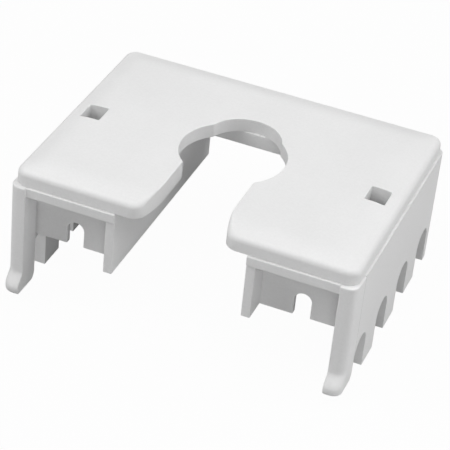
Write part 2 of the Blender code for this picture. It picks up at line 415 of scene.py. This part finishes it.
def plastic(name, shade, rough, grain, seed):
    """White moulded plastic: spark-eroded grain, faint flow marks and faint clouds."""
    material = bpy.data.materials.new(name)
    material.use_nodes = True
    tree = material.node_tree
    links = tree.links
    shader = tree.nodes["Principled BSDF"]
    shader.inputs["IOR"].default_value = 1.5
    shader.inputs["Specular IOR Level"].default_value = 0.35
    shader.inputs["Subsurface Weight"].default_value = 0.0
    coords = node(tree, "ShaderNodeTexCoord")
    mapping = node(tree, "ShaderNodeMapping")
    mapping.inputs["Location"].default_value = (seed, seed * 0.37, -seed)
    links.new(coords.outputs["Object"], mapping.inputs["Vector"])

    def noise(scale, detail, roughness):
        made = node(tree, "ShaderNodeTexNoise")
        made.inputs["Scale"].default_value = scale
        made.inputs["Detail"].default_value = detail
        made.inputs["Roughness"].default_value = roughness
        links.new(mapping.outputs["Vector"], made.inputs["Vector"])
        return made

    def ramp(source, low, high, first, last):
        made = node(tree, "ShaderNodeMapRange")
        made.inputs["From Min"].default_value = low
        made.inputs["From Max"].default_value = high
        made.inputs["To Min"].default_value = first
        made.inputs["To Max"].default_value = last
        links.new(source, made.inputs["Value"])
        return made.outputs["Result"]

    fine = noise(*FINE_GRAIN)
    coarse = noise(*COARSE_GRAIN)
    flow = noise(*FLOW_MARKS)
    cloud = noise(*CLOUDS)
    total = node(tree, "ShaderNodeMath", operation="MULTIPLY")
    links.new(ramp(flow.outputs["Fac"], 0.3, 0.7, 0.988, 1.012), total.inputs[0])
    links.new(ramp(cloud.outputs["Fac"], 0.35, 0.65, 0.99, 1.01), total.inputs[1])
    speck = node(tree, "ShaderNodeMath", operation="MULTIPLY")
    links.new(total.outputs[0], speck.inputs[0])
    links.new(ramp(coarse.outputs["Fac"], 0.3, 0.7, 0.982, 1.018), speck.inputs[1])
    tint = node(tree, "ShaderNodeVectorMath", operation="SCALE")
    tint.inputs[0].default_value = shade
    links.new(speck.outputs[0], tint.inputs["Scale"])
    links.new(tint.outputs["Vector"], shader.inputs["Base Color"])
    gloss = ramp(flow.outputs["Fac"], 0.3, 0.7, rough - 0.05, rough + 0.05)
    links.new(gloss, shader.inputs["Roughness"])

    height = node(tree, "ShaderNodeMath", operation="ADD")
    links.new(ramp(fine.outputs["Fac"], 0.0, 1.0, 0.0, 0.5), height.inputs[0])
    links.new(ramp(coarse.outputs["Fac"], 0.0, 1.0, 0.0, 1.0), height.inputs[1])
    bump = node(tree, "ShaderNodeBump")
    bump.inputs["Strength"].default_value = grain
    bump.inputs["Distance"].default_value = GRAIN_DEPTH
    links.new(height.outputs[0], bump.inputs["Height"])
    links.new(bump.outputs["Normal"], shader.inputs["Normal"])
    return material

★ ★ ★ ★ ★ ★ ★

■ Written request ■
Give back all the data exactly as written.

■ Full output ■
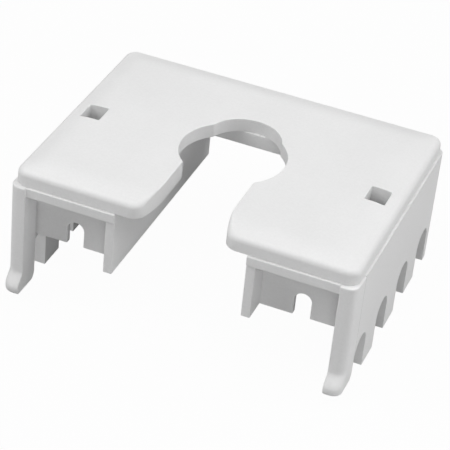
Write part 2 of the Blender code for this picture. It picks up at line 415 of scene.py. This part finishes it.
def plastic(name, shade, rough, grain, seed):
    """White moulded plastic: spark-eroded grain, faint flow marks and faint clouds."""
    material = bpy.data.materials.new(name)
    material.use_nodes = True
    tree = material.node_tree
    links = tree.links
    shader = tree.nodes["Principled BSDF"]
    shader.inputs["IOR"].default_value = 1.5
    shader.inputs["Specular IOR Level"].default_value = 0.35
    shader.inputs["Subsurface Weight"].default_value = 0.0
    coords = node(tree, "ShaderNodeTexCoord")
    mapping = node(tree, "ShaderNodeMapping")
    mapping.inputs["Location"].default_value = (seed, seed * 0.37, -seed)
    links.new(coords.outputs["Object"], mapping.inputs["Vector"])

    def noise(scale, detail, roughness):
        made = node(tree, "ShaderNodeTexNoise")
        made.inputs["Scale"].default_value = scale
        made.inputs["Detail"].default_value = detail
        made.inputs["Roughness"].default_value = roughness
        links.new(mapping.outputs["Vector"], made.inputs["Vector"])
        return made

    def ramp(source, low, high, first, last):
        made = node(tree, "ShaderNodeMapRange")
        made.inputs["From Min"].default_value = low
        made.inputs["From Max"].default_value = high
        made.inputs["To Min"].default_value = first
        made.inputs["To Max"].default_value = last
        links.new(source, made.inputs["Value"])
        return made.outputs["Result"]

    fine = noise(*FINE_GRAIN)
    coarse = noise(*COARSE_GRAIN)
    flow = noise(*FLOW_MARKS)
    cloud = noise(*CLOUDS)
    total = node(tree, "ShaderNodeMath", operation="MULTIPLY")
    links.new(ramp(flow.outputs["Fac"], 0.3, 0.7, 0.988, 1.012), total.inputs[0])
    links.new(ramp(cloud.outputs["Fac"], 0.35, 0.65, 0.99, 1.01), total.inputs[1])
    speck = node(tree, "ShaderNodeMath", operation="MULTIPLY")
    links.new(total.outputs[0], speck.inputs[0])
    links.new(ramp(coarse.outputs["Fac"], 0.3, 0.7, 0.982, 1.018), speck.inputs[1])
    tint = node(tree, "ShaderNodeVectorMath", operation="SCALE")
    tint.inputs[0].default_value = shade
    links.new(speck.outputs[0], tint.inputs["Scale"])
    links.new(tint.outputs["Vector"], shader.inputs["Base Color"])
    gloss = ramp(flow.outputs["Fac"], 0.3, 0.7, rough - 0.05, rough + 0.05)
    links.new(gloss, shader.inputs["Roughness"])

    height = node(tree, "ShaderNodeMath", operation="ADD")
    links.new(ramp(fine.outputs["Fac"], 0.0, 1.0, 0.0, 0.5), height.inputs[0])
    links.new(ramp(coarse.outputs["Fac"], 0.0, 1.0, 0.0, 1.0), height.inputs[1])
    bump = node(tree, "ShaderNodeBump")
    bump.inputs["Strength"].default_value = grain
    bump.inputs["Distance"].default_value = GRAIN_DEPTH
    links.new(height.outputs[0], bump.inputs["Height"])
    links.new(bump.outputs["Normal"], shader.inputs["Normal"])
    return material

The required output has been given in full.